En septembre dernier, le Gabon et la France ont signé un accord en vue d’intensifier la lutte anti braconnage à l’intérieur des Parcs nationaux. Un partenariat évalué à 11,8 milliards de francs CFA. D’autant que braconnage des éléphants dépasse désormais la question faunique et est devenu une problématique sécuritaire et économique.
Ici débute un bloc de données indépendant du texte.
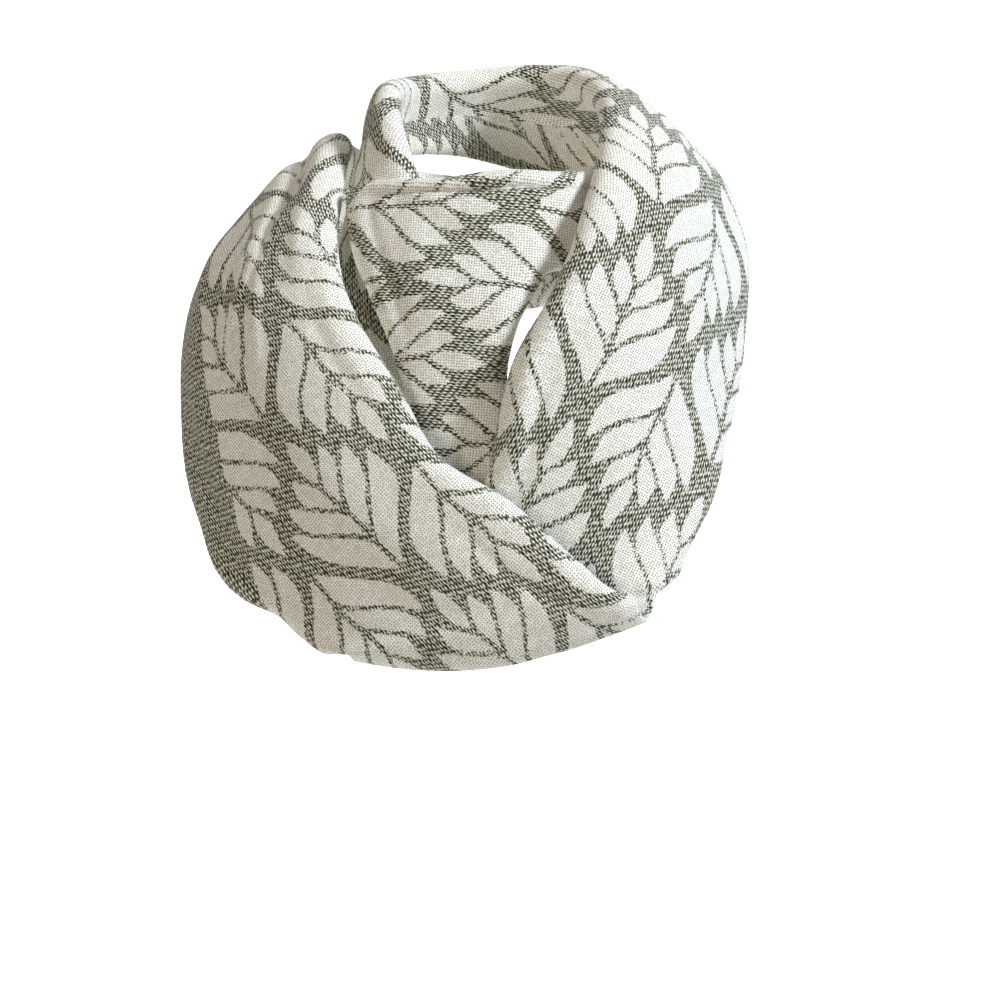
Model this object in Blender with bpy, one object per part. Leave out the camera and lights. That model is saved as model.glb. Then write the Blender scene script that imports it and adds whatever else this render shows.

Par ailleurs, les autorités compétentes devraient également mettre un accent particulier sur l’aspect juridique dans cette lutte effrénée contre le braconnage au Gabon.

La loi n°016/01 de 31 décembre 2001 portant Code forestier en République gabonaise interdit la chasse, la détention, le transport et la commercialisation de dépouilles, trophées ou produits d’espèces intégralement protégées dont fait partie l’éléphant et les réprime de 3 à 6 mois d’emprisonnement et de 10 millions de francs CFA d’amende maximum en son article 275. Cependant, ces derniers temps, on constate un abaissement du niveau de condamnation en matière faunique, avec des périodes d’emprisonnement n’excédant pas un mois, ou encore des amendes inférieures à 500 000 francs CFA.

L’idéal serait ainsi de durcir les peines relatives aux crimes fauniques à l’exemple du Congo (5 ans de prison), du Bénin (10 ans) et du Kenya où un trafiquant d’ivoire risque la prison à vie ! De quoi réfléchir avant de se lancer, ou de récidiver dans ces activités illicites. Par ailleurs, l’harmonisation de l’arsenal juridique entre le Gabon, le Cameroun et le Congo pourrait également permettre de dissuader nombre de braconniers qui migrent d’un pays à l’autre du fait de peines plus légères.

Ainsi donc, la coopération régionale dans la préservation des ressources fauniques et floristique dans le cadre d’une gestion durable des écosystèmes du Bassin de Congo aiderait grandement à la sécurité et la paix intérieures des Etats.